CIF (Cost, Insurance, and Freight)
This arrangement similar to CFR, but instead of the buyer insuring the goods for the maritime phase of the voyage, the shipper/seller will insure the merchandise. In this arrangement, the seller usually chooses the forwarder. “Delivery” as above, is accomplished at the port of destination.
CPT (Carriage Paid To)
In CPT transactions the shipper/seller has the same obligations found with CIF, with the addition that the seller has to buy cargo insurance, naming the buyer as the insured while the goods are in transit.

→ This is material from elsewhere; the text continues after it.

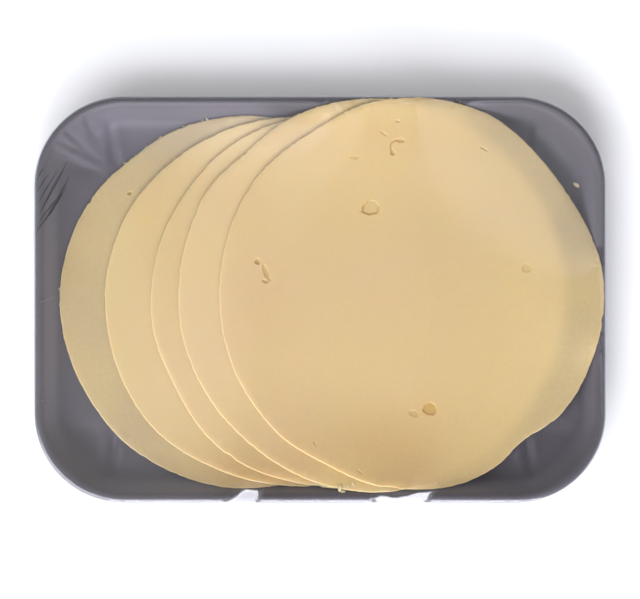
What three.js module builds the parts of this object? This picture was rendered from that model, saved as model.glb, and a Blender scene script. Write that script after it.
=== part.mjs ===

CIP (Carriage and Insurance Paid To)
This term is primarily used for multimodal transport. Because it relies on the carrier’s insurance, the shipper/seller is only required to purchase minimum coverage. When this particular agreement is in force, Freight Forwarders often act in effect, as carriers. The buyer’s insurance is effective when the goods are turned over to the Forwarder.
DAT (Delivered At Terminal)
This term is used for any type of shipments. The shipper/seller pays for carriage to the terminal, except for costs related to import clearance, and assumes all risks up to the point that the goods are unloaded at the terminal.
DAP (Delivered At Place)
DAP term is used for any type of shipments. The shipper/seller pays for carriage to the named place, except for costs related to import clearance, and assumes all risks prior to the point that the goods are ready for unloading by the buyer.
DDP (Delivered Duty Paid)
DDP term tends to be used in intermodal or courier-type shipments. Whereby, the shipper/seller is responsible for dealing with all the tasks involved in moving goods from the manufacturing plant to the buyer/consignee’s door. It is the shipper/seller’s responsibility to ensure the goods and absorb all costs and risks including the payment of duty and fees.